In a landmark development Saudi Arabia signed an accord with Pakistan focusing on boosting cooperation in trade and industry through joint ventures and investment in Pakistan. The accord was signed after 2 day high level sixth session of Pak-Saudi joint ministerial conference at Riyadh. During the visit, Federal Finance Minister met a number of business magnets of Kingdom in Riyadh and Jeddah. In Jeddah, he met Saudi Chamber of Commerce officials and leading Saudi businessmen. The Pakistan Mission in Riyadh and the Consulate in Jeddah, arranged separate one to one meeting between the Pakistan businessmen and their Saudi counterparts.

On his return to Pakistan, the president Federation of Pakistan Chambers of Commerce and Industry Malik Iftekhar who was included in the Pakistani delegation told newsmen that Saudi investors and leading business magnates have shown interest in setting up cooperative ventures and investments in several industrial sectors in Pakistan. These includes cement, chemical fertilizers, industrial fibre, paper products, chemicals and petrochemicals, electronics, agroindustries, ship building, petroleum and gas sectors.

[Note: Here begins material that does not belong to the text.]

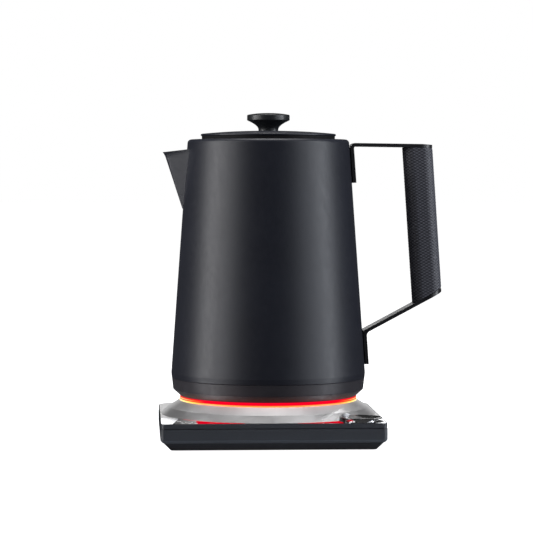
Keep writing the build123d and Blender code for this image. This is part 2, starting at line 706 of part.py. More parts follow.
def lid_gasket():
    return turned([(43.8, 206.0), (45.1, 206.0), (45.1, 208.4), (45.45, 208.8), (45.45, 209.6), (45.1, 210.0),
                   (45.1, RIM_Z), (46.9, RIM_Z), (46.9, LID_UNDER_Z), (43.8, LID_UNDER_Z)])


def lid_liner():
    liner = turned([(0, 204.0), (42.6, 204.0), (43.7, 205.1), (43.7, LID_UNDER_Z), (42.8, LID_UNDER_Z),
                    (42.8, 205.5), (42.2, 204.9), (0, 204.9)])
    for k in range(6):
        liner -= Rot(0, 0, 60 * k) * cylinder(1.5, 200, 208, 30, 0)
    return liner


def lid_knob():
    foot = LID_TOP_Z + 0.02
    knob = turned_edges(
        Line((0, 0, foot), (KNOB_NECK_R, 0, foot)),
        Line((KNOB_NECK_R, 0, foot), (KNOB_NECK_R, 0, 219.2)),
        ThreePointArc((KNOB_NECK_R, 0, 219.2), (9.6, 0, 222.5), (KNOB_R - 0.3, 0, 225.4)),
        Line((KNOB_R - 0.3, 0, 225.4), (KNOB_R, 0, 225.8)),
        Line((KNOB_R, 0, 225.8), (KNOB_R, 0, 228.8)),
        ThreePointArc((KNOB_R, 0, 228.8), (KNOB_R - 0.35, 0, 229.35), (KNOB_R - 1.1, 0, 229.7)),
        ThreePointArc((KNOB_R - 1.1, 0, 229.7), (8.0, 0, 230.5), (2.0, 0, KNOB_TOP_Z)),
        Line((2.0, 0, KNOB_TOP_Z), (0, 0, KNOB_TOP_Z)),
        Line((0, 0, KNOB_TOP_Z), (0, 0, foot)))
    return knob - cylinder(2.05, 200, 226)


def knob_screw():
    screw = cylinder(2.0, 215.9, 225.0) + cylinder(3.6, 213.6, 215.9)
    return screw - extrude(Pos(0, 0, 213.0) * RegularPolygon(1.6, 6), 2)


# ---- write the pieces -------------------------------------------------------
save("foot_ring", foot_ring())
save("base_tub", base_tub())
save("base_screws", base_screws())
save("base_housing", base_housing())
save("top_frame", top_frame())
save("deck_plate", deck_plate())
save("front_trim", front_trim())
save("control_glass", control_glass())
save("glow_windows", glow_windows())
save("panel_icons", panel_icons())
save("dial_well", dial_well())
save("light_ring", light_ring())
save("light_line", light_line())
save("light_board", light_board())
save("ring_leds", ring_leds())
save("connector_dish", connector_dish())
save("base_connector", base_connector())
save("connector_contacts", connector_contacts())
save("power_board", power_board())
save("power_parts", power_parts())
save("control_board", control_board())
save("encoder", encoder())
save("cord_gland", cord_gland())
save("swivel_ring", swivel_ring())
save("dial_stem", dial_stem())
save("dial", dial())
save("dial_cap", dial_cap())
save("body_shell", body_shell())
save("lower_band", lower_band())
save("vessel_floor", vessel_floor())
save("heat_plate", heat_plate())
save("heating_element", heating_element())
save("temperature_probe", temperature_probe())
save("coupler", coupler())
save("coupler_contacts", group(*contact_blades()))
save("under_cover", under_cover())
save("spout", spout())
save("spout_filter", spout_filter())
save("upper_strap", upper_strap())
save("lower_strap", lower_strap())
save("upper_pad", strap_pad(UPPER_TAB_Z, UPPER_BEND_Z - 2.6))
save("lower_pad", strap_pad(LOWER_TAB_Z, LOWER_BEND_Z - 2.6))
save("strap_rivets", strap_rivets())
save("grip", grip())
save("grip_post", grip_post())
save("grip_screws", grip_screws())
save("lid_cap", lid_cap())
save("lid_gasket", lid_gasket())
save("lid_liner", lid_liner())
save("lid_knob", lid_knob())
save("knob_screw", knob_screw())
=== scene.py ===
import bmesh
import bpy
import json
import math
from mathutils import Matrix, Vector

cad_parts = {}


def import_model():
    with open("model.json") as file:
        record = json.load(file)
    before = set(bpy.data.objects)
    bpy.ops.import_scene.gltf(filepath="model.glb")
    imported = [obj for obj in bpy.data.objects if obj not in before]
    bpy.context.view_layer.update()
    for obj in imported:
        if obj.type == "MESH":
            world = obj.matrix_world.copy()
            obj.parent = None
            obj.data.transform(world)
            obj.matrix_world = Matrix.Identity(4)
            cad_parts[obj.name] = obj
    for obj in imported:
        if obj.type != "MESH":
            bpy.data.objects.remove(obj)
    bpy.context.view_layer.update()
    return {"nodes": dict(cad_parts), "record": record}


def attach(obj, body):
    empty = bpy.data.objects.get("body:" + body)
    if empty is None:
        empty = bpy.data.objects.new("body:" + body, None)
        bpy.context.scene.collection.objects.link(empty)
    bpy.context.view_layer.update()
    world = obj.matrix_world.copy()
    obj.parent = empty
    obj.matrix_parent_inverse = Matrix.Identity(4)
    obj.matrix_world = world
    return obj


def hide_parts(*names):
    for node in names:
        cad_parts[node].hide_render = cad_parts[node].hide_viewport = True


# Electric kettle on its heating base. Lengths are in metres, in the CAD model's frame:
# Z up, the kettle's axis at X = Y = 0, the spout to -X, the handle to +X, the panel to -Y.

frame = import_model()
nodes = frame["nodes"]
MM = 0.001
NOISE_LOW, NOISE_HIGH = 0.35, 0.65

# ---- camera: where the photograph was taken from ------------------------------
LENS_MM, SENSOR_MM = 156.39, 36.0
CAMERA_AT = Vector((-0.0939, -1.632, 0.1871))
YAW_DEG, TILT_DEG, ROLL_DEG = -3.25, -2.258, 0.05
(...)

He said that many new areas for collaboration in scientific, technical and cultural fields had also been identified. He said it has been decided to re-invigorate the role of Saudi-Pakistani Business Council, which would be an excellent forum for mutually beneficial interaction between the private sectors of both countries. The two countries had also agreed to review an agreement on promotion and protection of investment which would improve import/export procedures.

Malik Iftikhar said that in view of the privatization policy, both sides would benefit from each others experience, particularly in the privatization of energy, communication and electricity projects. Besides the areas mentioned by his Saudi counterpart, Pakistan would also facilitate training of Saudi personnel in Railways as well as Telecommunication, especially mobile and postal sectors, he added. Co-operation in the field of agriculture would encompass research, quarantines, technology and visits of experts on desertification, desalination and livestock management.

It is really commendable that the present government is earnestly trying to restore the confidence of foreign investors and has adopted a positive approach for improving investment climate. Fiscal and other concessions have been liberally given by the government with a view to making the investment climate in Pakistan more attractive for direct investment in industry, agriculture and services sectors by both domestic and foreign investors. The liberalisation of incentives reflected the government's understandable anxiety over the continued lull in direct investment by both domestic and foreign entrepreneurs. Therefore, the new policy measures are aimed at overcoming the prevailing stagnation. This is indeed a welcome move but it is yet to be seen whether the investment interest having remained on the sidelines for the past three years would at all show a positive response to the latest package of incentives.